Nicht nur die Schüler, auch die Schulleitung sollte das Lehrpersonal regelmäßig evaluieren. Derzeit wird in Österreich nur jede vierte Lehrperson mindestens einmal jährlich beurteilt.[4] Die Ergebnisse bleiben aber häufig ohne jede Konsequenz. Daher sollten die Direktoren künftig über Gehaltsvorrückungen des eigenen Personals entscheiden dürfen. Lehrer mit besonders guten Evaluierungen und leistungsstarken Schülern können so deutlich besser entlohnt werden, was wiederum die Motivation erhöht. Mitarbeiter mit mickrigen oder gar negativen Ergebnissen sollten zu gezielten Fortbildungen verpflichtet werden. Bei ausbleibenden Aufholprozessen muss auch eine Entlassung im Rahmen der Möglichkeiten sein.
Aber auch Direktoren müssten sich einer Evaluierung stellen.
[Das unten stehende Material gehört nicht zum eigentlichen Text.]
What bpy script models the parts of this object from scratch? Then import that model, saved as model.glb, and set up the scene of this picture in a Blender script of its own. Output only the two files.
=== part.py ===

Gemessen werden sollen sie an den Ergebnissen der Schülerschaft bei Bildungstests, die künftig auch öffentlich einsehbar sein sollten. Auch hier gälte das Prinzip des Wettbewerbs: Gute Arbeit wird finanziell belohnt, schlechte wird sanktioniert, bis hin zur Absetzung der Schulleitung durch die jeweilige Bildungsdirektion. Eine transparente Kommunikation der Ergebnisse würde automatisch den Druck auf die Schulen erhöhen. Der Anreiz, selbst zu den Besten zu gehören, würde steigen.
Transparenz und Entscheidungsbefugnis in Kombination mit dem Sozialindex könnten am ehesten sicherstellen, dass die besten Lehrkräfte dort arbeiten, wo sie am meisten gebraucht werden. Empirische Studien[5] zeigen einen deutlichen Zusammengang zwischen den Unterrichtsqualitäten der Lehrpersonen und den schulischen Erfolgen der Schüler. Derzeit gibt es hier leider einen starken Mismatch; es sind häufig wenig erfahrene oder unsichere Lehrkräfte, die in Problemklassen unterrichten.[6]